• AirAsia’s Tony Fernandes should talk to MIAA – CAAP


    The Civil Aviation Authority of the Philippines (CAAP) said AirAsia Chief Executive Officer Tony Fernandes was barking up the wrong tree when he accused CAAP of blocking the airline’s full operations at Ninoy Aquino International Airport (NAIA) Terminal 3.

    The CAAP on Wednesday also reacted to Fernandes’ claim that AirAsia was being treated as a “third-class entity” by the aviation regulator, saying that Fernandes should have brought the matter to the Manila International Airport Authority (MIAA).

    “He should try to talk to Manila International Airport Authority general manager Jose Angel Honrado, not the CAAP. We had nothing to do with airport operations . . . We are not part of NAIA. We don’t have anything to do with the operation there,” CAAP spokesman Eric Apolonio said.
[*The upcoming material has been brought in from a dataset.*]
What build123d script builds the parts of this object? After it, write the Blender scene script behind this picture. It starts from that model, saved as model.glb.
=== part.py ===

    The Malaysian-British entrepreneur had criticized Philippine airport authorities for the alleged unfair treatment of his low-cost airline, claiming that AirAsia is being blocked to prevent it from growing in the country.

    He said only two of the airline’s international flights—Manila to Incheon, Korea and Manila to Jinjiang, China—are allowed to operate from NAIA Terminal 3 while the rest operate from NAIA Terminal 4, or the old Manila Domestic Terminal.
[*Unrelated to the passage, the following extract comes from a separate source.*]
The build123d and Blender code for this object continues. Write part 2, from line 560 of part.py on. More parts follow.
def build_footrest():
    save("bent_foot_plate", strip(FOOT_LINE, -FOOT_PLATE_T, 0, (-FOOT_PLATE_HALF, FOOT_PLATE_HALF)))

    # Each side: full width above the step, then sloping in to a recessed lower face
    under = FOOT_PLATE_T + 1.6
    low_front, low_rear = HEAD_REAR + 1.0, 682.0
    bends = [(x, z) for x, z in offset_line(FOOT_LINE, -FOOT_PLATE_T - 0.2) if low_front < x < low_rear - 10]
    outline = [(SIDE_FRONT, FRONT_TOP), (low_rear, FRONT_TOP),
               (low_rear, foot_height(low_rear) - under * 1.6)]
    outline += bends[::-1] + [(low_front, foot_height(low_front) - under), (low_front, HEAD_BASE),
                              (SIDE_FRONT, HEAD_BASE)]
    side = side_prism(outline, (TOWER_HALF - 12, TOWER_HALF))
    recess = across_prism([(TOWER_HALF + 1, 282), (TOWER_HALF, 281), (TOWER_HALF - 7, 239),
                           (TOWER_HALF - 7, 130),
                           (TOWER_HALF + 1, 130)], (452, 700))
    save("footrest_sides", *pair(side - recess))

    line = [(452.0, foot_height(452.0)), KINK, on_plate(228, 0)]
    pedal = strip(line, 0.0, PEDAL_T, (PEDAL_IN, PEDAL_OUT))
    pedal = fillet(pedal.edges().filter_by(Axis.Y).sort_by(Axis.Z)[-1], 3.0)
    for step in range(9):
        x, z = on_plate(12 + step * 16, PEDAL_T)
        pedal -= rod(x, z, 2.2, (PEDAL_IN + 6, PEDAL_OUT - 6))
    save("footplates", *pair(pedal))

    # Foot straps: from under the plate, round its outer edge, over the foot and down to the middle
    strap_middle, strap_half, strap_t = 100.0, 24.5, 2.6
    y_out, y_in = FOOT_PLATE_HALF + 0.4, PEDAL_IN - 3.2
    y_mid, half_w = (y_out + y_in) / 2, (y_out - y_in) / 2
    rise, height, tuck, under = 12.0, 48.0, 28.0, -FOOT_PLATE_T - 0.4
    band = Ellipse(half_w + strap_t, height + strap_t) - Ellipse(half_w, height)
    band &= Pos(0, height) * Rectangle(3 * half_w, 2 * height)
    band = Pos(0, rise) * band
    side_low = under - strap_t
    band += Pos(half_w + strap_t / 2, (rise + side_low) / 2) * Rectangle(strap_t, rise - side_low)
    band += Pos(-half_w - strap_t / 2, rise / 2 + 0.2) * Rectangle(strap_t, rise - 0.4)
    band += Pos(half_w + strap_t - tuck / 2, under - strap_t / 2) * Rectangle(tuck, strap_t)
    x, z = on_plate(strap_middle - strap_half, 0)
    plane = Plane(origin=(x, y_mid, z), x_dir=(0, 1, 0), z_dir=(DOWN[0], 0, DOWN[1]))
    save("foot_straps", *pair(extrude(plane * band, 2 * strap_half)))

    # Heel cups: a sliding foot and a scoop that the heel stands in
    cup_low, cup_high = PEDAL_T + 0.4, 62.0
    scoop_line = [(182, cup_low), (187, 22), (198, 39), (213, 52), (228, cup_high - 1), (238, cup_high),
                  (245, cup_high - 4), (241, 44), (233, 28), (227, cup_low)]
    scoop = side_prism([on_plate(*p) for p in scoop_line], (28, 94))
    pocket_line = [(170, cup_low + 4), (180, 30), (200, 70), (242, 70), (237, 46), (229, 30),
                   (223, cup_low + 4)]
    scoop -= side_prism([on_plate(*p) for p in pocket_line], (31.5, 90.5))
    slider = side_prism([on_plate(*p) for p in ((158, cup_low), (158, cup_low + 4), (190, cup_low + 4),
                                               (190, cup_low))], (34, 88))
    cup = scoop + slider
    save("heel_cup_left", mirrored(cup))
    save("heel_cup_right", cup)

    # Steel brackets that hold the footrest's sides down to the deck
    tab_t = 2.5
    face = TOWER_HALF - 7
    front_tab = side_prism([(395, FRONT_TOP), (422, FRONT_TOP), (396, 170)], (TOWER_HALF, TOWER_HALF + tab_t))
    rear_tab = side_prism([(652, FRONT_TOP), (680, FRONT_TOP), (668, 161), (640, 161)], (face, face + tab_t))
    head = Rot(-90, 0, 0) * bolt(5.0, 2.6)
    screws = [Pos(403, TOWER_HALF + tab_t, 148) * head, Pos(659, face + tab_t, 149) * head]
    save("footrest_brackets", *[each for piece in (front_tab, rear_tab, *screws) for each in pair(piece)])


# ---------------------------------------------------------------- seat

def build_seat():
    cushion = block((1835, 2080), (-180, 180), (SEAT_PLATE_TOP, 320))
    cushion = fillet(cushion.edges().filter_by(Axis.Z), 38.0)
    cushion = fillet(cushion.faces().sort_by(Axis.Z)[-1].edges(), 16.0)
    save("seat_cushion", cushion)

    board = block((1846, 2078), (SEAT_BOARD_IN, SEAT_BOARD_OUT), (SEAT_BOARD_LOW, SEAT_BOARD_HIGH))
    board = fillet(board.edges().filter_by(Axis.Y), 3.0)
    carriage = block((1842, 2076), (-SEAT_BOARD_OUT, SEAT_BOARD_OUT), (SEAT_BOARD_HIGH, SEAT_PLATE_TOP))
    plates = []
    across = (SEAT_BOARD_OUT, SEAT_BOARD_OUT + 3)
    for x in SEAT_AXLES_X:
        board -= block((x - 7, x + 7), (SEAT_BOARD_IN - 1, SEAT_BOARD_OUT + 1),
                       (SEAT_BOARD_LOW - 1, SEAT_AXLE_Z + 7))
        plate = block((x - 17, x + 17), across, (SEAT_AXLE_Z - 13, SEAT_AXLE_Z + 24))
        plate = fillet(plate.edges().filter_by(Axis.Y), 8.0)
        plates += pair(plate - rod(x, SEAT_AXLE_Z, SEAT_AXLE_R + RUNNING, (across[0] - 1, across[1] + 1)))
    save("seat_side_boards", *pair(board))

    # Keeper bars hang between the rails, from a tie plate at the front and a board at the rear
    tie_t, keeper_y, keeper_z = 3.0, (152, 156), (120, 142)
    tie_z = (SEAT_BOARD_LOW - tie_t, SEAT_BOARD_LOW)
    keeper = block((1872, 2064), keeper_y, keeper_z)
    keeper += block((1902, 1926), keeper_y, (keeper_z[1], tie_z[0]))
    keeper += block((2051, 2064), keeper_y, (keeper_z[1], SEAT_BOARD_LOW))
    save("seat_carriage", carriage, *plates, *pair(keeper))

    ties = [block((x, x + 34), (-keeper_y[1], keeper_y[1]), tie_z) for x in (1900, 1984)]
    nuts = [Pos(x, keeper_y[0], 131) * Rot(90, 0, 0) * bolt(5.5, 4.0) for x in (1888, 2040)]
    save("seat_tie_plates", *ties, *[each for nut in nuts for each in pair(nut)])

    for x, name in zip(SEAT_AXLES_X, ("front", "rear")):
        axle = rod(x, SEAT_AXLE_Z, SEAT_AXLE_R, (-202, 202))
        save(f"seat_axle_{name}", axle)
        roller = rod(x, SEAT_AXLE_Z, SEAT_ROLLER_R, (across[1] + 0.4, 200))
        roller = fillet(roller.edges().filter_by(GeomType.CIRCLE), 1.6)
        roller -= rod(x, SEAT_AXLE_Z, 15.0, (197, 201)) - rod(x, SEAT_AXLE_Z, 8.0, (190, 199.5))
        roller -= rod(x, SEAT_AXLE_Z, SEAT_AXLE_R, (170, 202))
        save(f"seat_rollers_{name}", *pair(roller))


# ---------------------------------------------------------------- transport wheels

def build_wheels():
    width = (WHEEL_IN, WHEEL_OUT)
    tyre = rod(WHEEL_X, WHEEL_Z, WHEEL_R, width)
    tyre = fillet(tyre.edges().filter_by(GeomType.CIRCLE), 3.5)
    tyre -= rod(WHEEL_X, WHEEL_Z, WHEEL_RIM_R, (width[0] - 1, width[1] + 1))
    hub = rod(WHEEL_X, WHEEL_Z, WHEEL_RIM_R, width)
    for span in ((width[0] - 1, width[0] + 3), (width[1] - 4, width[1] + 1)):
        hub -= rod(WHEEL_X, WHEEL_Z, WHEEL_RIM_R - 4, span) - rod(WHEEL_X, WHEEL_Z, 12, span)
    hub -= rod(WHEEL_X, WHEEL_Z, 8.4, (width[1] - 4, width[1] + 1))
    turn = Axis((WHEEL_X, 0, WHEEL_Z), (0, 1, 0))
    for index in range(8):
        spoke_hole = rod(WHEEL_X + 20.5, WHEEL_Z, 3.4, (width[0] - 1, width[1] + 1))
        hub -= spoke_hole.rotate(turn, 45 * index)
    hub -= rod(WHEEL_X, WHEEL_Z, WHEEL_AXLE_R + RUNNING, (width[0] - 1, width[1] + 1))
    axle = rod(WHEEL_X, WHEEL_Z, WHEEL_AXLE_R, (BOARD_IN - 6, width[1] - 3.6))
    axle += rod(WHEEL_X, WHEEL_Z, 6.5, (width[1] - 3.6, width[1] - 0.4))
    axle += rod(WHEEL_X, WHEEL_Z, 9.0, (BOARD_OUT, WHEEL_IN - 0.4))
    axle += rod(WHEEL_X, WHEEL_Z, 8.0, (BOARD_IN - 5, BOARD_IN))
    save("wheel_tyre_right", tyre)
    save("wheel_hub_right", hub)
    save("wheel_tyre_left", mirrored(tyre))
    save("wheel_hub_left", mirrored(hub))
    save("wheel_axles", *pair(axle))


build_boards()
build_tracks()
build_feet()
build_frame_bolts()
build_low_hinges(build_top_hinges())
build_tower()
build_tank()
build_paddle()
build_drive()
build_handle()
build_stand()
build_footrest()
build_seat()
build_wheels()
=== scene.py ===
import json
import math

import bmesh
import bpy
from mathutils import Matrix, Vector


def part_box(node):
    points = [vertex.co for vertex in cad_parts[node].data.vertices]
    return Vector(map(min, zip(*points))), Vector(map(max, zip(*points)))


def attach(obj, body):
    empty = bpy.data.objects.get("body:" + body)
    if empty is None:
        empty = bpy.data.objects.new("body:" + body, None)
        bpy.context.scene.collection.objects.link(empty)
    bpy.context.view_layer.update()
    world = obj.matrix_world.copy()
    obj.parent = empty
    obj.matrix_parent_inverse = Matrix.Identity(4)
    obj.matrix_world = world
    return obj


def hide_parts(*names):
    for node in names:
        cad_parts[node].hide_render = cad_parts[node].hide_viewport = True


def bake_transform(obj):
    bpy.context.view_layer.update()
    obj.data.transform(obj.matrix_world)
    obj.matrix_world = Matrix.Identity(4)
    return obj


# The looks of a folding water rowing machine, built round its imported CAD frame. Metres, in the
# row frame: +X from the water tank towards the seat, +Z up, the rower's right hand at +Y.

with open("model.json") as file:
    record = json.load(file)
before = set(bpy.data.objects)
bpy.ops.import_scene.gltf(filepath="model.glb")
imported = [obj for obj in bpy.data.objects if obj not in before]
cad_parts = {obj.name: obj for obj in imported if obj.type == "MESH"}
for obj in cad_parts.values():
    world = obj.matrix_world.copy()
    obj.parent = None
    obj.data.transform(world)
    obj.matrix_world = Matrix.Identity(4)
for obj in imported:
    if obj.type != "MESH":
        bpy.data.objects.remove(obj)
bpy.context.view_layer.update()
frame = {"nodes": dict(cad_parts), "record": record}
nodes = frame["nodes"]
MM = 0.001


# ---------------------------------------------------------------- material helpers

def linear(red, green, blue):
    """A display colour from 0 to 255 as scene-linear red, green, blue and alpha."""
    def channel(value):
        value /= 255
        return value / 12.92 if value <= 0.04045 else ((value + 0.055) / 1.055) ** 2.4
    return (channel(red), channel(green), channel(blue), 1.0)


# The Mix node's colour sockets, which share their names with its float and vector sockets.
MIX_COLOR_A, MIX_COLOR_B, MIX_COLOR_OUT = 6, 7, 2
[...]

    And yet the airline has to pay the same fees as those who operate in Terminal 3, “which should clearly be not the case due to the different service that they get,” he said.

    Fernandes said AirAsia and its Filipino partners have invested a fortune and created lots of jobs and yet the airline is still being treated third class.
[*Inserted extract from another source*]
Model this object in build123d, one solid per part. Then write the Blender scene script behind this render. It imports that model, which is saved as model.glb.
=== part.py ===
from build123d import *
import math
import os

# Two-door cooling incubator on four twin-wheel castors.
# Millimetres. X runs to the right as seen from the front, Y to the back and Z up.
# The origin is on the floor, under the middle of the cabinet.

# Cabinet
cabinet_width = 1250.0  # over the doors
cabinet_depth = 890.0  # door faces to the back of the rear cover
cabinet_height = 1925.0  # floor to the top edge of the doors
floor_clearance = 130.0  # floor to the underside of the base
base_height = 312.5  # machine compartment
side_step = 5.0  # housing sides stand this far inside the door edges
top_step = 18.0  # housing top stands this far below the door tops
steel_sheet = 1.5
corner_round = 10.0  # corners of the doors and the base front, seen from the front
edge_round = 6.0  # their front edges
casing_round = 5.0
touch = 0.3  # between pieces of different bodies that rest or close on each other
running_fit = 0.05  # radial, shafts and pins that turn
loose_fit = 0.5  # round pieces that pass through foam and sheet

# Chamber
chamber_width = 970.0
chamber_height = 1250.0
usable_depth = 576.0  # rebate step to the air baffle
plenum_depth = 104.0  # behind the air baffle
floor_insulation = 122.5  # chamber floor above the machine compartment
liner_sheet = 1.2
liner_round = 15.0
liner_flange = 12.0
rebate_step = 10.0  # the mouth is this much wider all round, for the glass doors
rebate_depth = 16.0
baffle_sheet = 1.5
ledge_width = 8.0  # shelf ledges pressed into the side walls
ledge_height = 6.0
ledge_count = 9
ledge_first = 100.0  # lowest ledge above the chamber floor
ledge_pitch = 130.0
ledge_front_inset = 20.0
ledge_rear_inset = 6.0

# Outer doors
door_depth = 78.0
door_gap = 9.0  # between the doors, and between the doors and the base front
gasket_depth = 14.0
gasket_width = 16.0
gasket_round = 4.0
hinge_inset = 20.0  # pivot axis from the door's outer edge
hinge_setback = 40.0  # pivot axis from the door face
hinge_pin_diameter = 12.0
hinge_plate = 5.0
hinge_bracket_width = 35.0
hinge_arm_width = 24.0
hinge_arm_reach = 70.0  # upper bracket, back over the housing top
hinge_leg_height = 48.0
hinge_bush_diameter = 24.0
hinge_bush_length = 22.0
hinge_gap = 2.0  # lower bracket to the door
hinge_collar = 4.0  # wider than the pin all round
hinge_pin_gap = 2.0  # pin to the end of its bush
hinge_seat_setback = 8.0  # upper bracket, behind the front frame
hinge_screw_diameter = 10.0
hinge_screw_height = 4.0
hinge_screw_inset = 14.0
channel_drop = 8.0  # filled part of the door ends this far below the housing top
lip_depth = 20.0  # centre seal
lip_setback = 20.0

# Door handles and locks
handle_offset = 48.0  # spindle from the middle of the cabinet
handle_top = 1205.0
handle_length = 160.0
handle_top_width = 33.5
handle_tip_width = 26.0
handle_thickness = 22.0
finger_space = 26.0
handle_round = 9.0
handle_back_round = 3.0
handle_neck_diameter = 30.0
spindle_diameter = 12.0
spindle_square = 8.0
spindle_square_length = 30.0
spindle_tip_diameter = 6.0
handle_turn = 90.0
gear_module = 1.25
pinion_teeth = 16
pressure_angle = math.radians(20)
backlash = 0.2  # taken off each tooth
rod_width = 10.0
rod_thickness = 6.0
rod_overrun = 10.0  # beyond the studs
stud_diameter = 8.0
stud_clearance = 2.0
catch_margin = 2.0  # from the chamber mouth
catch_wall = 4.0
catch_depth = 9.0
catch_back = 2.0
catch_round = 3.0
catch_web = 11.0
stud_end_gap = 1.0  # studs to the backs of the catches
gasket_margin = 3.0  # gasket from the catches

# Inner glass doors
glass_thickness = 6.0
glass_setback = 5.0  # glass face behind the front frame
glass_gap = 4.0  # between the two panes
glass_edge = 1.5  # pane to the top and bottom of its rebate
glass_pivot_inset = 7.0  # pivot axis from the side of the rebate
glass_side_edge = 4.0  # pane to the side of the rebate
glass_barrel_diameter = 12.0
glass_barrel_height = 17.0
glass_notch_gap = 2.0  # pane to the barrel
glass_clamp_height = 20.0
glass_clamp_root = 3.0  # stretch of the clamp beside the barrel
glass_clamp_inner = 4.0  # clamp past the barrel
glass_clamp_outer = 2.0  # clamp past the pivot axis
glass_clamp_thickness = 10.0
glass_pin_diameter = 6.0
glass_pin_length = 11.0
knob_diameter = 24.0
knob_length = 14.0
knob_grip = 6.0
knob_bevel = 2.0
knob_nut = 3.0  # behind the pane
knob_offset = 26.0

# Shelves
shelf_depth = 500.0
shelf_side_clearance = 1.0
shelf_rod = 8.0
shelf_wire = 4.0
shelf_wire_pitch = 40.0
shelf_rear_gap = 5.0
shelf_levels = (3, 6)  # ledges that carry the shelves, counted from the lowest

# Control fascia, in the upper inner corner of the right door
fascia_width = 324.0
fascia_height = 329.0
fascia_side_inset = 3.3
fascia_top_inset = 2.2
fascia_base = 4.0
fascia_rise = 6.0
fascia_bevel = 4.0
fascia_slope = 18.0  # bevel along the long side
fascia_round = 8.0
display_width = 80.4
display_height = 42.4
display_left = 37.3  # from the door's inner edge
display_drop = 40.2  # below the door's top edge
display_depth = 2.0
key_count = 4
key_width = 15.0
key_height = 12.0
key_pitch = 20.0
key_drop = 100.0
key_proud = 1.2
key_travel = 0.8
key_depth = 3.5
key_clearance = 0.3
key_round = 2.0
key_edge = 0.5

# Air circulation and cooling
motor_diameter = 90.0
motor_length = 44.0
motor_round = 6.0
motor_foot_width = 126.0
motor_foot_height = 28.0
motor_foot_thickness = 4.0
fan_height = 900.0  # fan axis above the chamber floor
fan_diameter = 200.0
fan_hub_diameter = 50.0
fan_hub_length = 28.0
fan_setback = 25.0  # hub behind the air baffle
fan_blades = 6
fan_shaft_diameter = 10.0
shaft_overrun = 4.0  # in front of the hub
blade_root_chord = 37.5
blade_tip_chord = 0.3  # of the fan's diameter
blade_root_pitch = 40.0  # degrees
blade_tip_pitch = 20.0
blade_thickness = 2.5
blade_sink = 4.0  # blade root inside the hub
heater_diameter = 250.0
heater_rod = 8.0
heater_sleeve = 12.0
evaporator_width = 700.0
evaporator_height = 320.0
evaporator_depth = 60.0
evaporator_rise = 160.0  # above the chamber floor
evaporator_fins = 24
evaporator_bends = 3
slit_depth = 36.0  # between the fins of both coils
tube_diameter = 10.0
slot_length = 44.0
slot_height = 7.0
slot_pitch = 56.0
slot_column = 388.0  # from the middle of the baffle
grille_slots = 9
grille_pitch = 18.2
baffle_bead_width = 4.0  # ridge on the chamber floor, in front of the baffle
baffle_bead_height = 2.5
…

    He also lamented the unfair grounding of then Zest Air, now Air Asia Zest, by the CAAP in August last year over safety concerns and various safety violations.

    MIAA released a statement in response to Fernandes’ complaints, saying: “We are appalled why Mr. Fernandes chose to air his concerns before the media instead of sitting down first with the Airport Authority to where rightly he should direct all these concerns he is now saying. For someone of his stature and prominence, we expect better.”